WHAT THE EXERCISE ASKS:
From the entries that follow, reproduce exactly and only the lines from the line with "makeBark();" to the line with "if empty is", endpoints included.

[Excerpt from a dataset]
+ + +

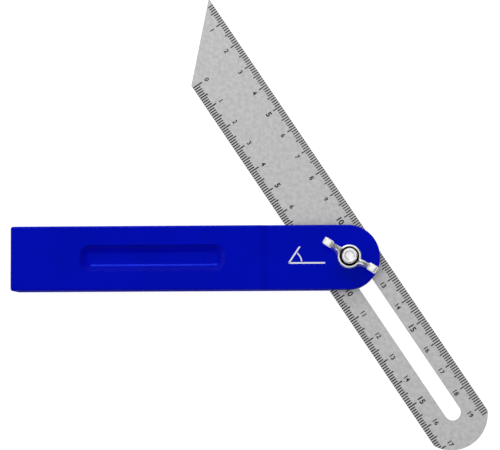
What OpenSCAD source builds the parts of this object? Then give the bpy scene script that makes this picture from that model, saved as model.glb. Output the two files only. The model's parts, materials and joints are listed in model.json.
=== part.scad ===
// Sliding bevel: a slotted steel blade that swings and slides on one pivot bolt,
// held between the two cheeks of a moulded handle and locked by a wing nut.
// The pivot's axis is the Z axis, the handle lies along X with its butt at -X,
// and its flat back is the plane z = 0. All sizes are in millimetres.

/* [Handle] */
// Distance from the butt to the pivot's axis
butt_x = 130.8; // [115:0.2:150]
// Distance from the pivot's axis to the round end of the head
head_x = 12; // [11:0.5:14]
// Width of the handle across its two straight edges
handle_w = 25; // [24:0.2:28]
// Thickness of the grip
grip_t = 17; // [16.5:0.1:18]
// Thickness of the pivot head
head_t = 16; // [15.5:0.1:16.5]
// Distance from the pivot's axis to the head's end of the ramp
ramp_x = 30.2; // [26:0.2:34]
// Length of the ramp between the head and the grip
ramp_l = 5.2; // [2:0.2:8]
// Width of the slot that the blade swings in
blade_gap = 2; // [1.9:0.1:2.4]
// Length of the web that joins the two cheeks at the butt
web_l = 6.8; // [6.4:0.2:10]

/* [Finger groove] */
// Length of the groove at the grip's face
groove_l = 56.4; // [40:0.2:66]
// Width of the groove at the grip's face
groove_w = 10.4; // [10.2:0.2:14]
// Depth of the groove
groove_d = 2.2; // [0.8:0.1:2.4]
// Width of the groove's sloping walls
groove_slope = 4.4; // [1:0.1:4.4]
// Distance from the pivot's axis to the middle of the groove
groove_x = 75.8; // [72:0.1:80]

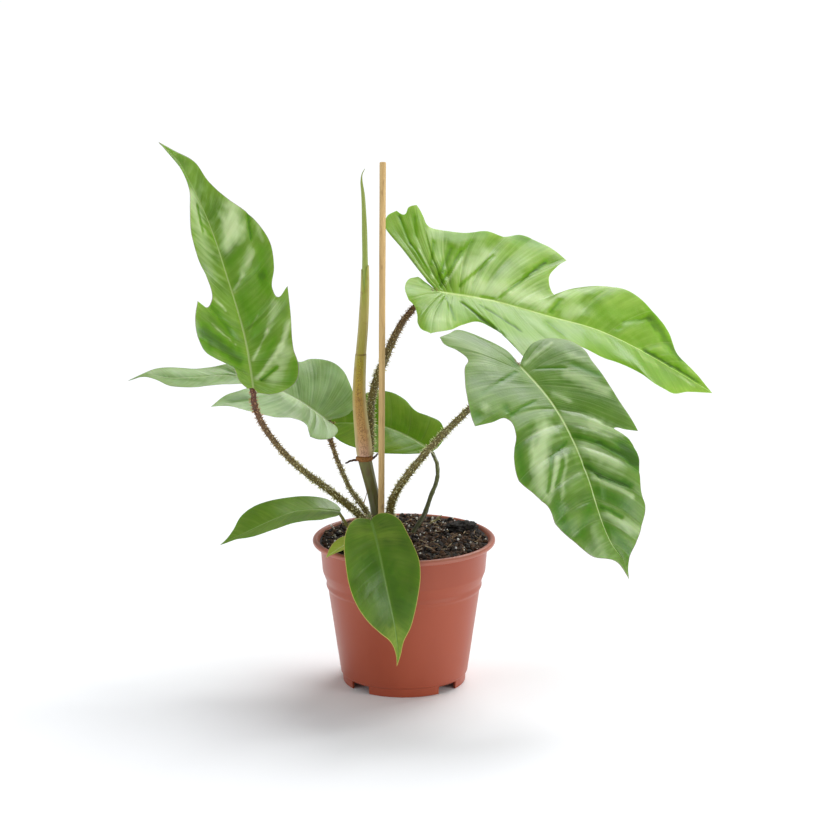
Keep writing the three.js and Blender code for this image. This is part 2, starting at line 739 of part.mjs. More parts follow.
// The stalk runs from the stem to a seat just behind the blade, where it meets the midrib.
function makeStalk(name, leaf) {
  const { joint, along, face } = leafFrame(leaf);
  const [footRadius, middleRadius, topRadius] = leaf.stalkRadius;
  const { point, direction, height } = leaf.stalkFrom;
  const path = [];
  if (point) {
    path.push(vector(point));
  } else {
    const outward = new THREE.Vector3(direction[0], direction[1], 0).normalize();
    const onRing = height > CROWN_TOP;
    const centre = onRing ? RING.clone().setZ(height) : new THREE.Vector3(CROWN.x, CROWN.y, height);
    const bodyRadius = onRing ? RING_RADIUS : CROWN_RADIUS;
    const straightStart = 2.5;
    path.push(centre.clone().addScaledVector(outward, bodyRadius + GAP));
    path.push(centre.clone().addScaledVector(outward, bodyRadius + GAP + straightStart));
  }
  path.push(...leaf.stalk.map(vector));
  const behind = topRadius + BLADE_THICKNESS / 2 + GAP;
  for (const seat of STALK_SEAT) {
    path.push(joint.clone().addScaledVector(face, -behind).addScaledVector(along, seat));
  }
  const radiusAt = (t) => between([[0, footRadius], [0.5, middleRadius], [1, topRadius]], t);
  addPiece(`stalk_${name}`, taperedRod(path, radiusAt, 14, 12), FINISH.stalk);
}

makePot();
makeSoil();
makeBark();
makeStake();
makeStem();
for (const [name, leaf] of Object.entries(LEAVES)) {
  makeStalk(name, leaf);
  makeBlade(name, leaf);
}

export default plant;
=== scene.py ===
# %% [markdown]
# # A young climbing philodendron in its nursery pot
# This lesson builds one potted plant in Blender, piece by piece: a moulded pot, loose potting
# soil, a round wooden stake, bristly leaf stalks, and eight lobed or heart-shaped leaves. Every
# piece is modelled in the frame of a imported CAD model, which is loaded first, and most pieces
# hide the CAD node that they stand for. The CAD gives the right places and sizes; Blender adds what
# the eye looks for, such as veins, bristles, soil crumbs and gloss.

import math

import bmesh
import bpy
import numpy as np
from mathutils import Matrix, Vector, noise


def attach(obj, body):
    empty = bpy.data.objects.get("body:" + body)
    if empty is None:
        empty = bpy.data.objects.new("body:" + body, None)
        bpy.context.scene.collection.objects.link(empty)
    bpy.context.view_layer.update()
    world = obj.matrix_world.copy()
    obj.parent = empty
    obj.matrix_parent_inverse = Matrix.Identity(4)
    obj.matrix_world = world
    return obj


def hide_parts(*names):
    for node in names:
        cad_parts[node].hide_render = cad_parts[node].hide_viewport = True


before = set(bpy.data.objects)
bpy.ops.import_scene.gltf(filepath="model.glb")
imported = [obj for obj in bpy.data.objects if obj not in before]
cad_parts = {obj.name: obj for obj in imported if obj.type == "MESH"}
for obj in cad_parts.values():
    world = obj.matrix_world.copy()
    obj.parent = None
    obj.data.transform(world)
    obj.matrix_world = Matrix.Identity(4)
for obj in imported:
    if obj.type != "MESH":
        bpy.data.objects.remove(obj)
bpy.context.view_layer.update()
MM = 0.001

# %% [markdown]
# ## Camera
# The picture was taken with a long lens from a little above. Its angle and distance were solved
# from the ellipses of the pot's lip and foot and the distance between them. The lens is given as a
# focal length, and not as a field of view, because it follows directly from the solved focal
# distance in pixels.

# %% Camera at the photograph's angle
PHOTO_SIDE = 840
FOCAL_PIXELS = 2357
PITCH_DOWN = 12.8
CAMERA_PLACE = (0.0149, -2.1170, 0.7302)


def in_scene(name, data):
    """A new object made of some data, put in the scene."""
    made = bpy.data.objects.new(name, data)
    bpy.context.scene.collection.objects.link(made)
    return made


camera = in_scene("photo_camera", bpy.data.cameras.new("photo_camera"))
camera.data.sensor_width = 36
camera.data.lens = FOCAL_PIXELS / PHOTO_SIDE * camera.data.sensor_width
camera.location = CAMERA_PLACE
camera.rotation_euler = (math.radians(90 - PITCH_DOWN), 0, 0)
bpy.context.scene.camera = camera
print("lens:", round(camera.data.lens, 1), "mm")

# %% [markdown]
# ## Light and floor
# A studio shot of a plant on white is lit by large soft lights, which leave broad pale reflections
# on the leaves. One could light it with an HDR picture; a wide key light, two soft boxes and an
# even pale sky do the same with nothing to load. The key comes from above, behind on the right:
# it makes thin leaves glow and throws the shadow to the front and left. The soft boxes stand in
# front, a strong one on the right and a weak one on the left.

# %% Key light, soft boxes and sky
KEY_WAY = (0.45, 0.6, 1.0)
KEY_WIDTH = 42
MIDDLE = Vector((0, 0, 0.25))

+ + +

SOLUTION TO THE EXERCISE:
makeBark();
makeStake();
makeStem();
for (const [name, leaf] of Object.entries(LEAVES)) {
  makeStalk(name, leaf);
  makeBlade(name, leaf);
}

export default plant;
=== scene.py ===
# %% [markdown]
# # A young climbing philodendron in its nursery pot
# This lesson builds one potted plant in Blender, piece by piece: a moulded pot, loose potting
# soil, a round wooden stake, bristly leaf stalks, and eight lobed or heart-shaped leaves. Every
# piece is modelled in the frame of a imported CAD model, which is loaded first, and most pieces
# hide the CAD node that they stand for. The CAD gives the right places and sizes; Blender adds what
# the eye looks for, such as veins, bristles, soil crumbs and gloss.

import math

import bmesh
import bpy
import numpy as np
from mathutils import Matrix, Vector, noise


def attach(obj, body):
    empty = bpy.data.objects.get("body:" + body)
    if empty is None:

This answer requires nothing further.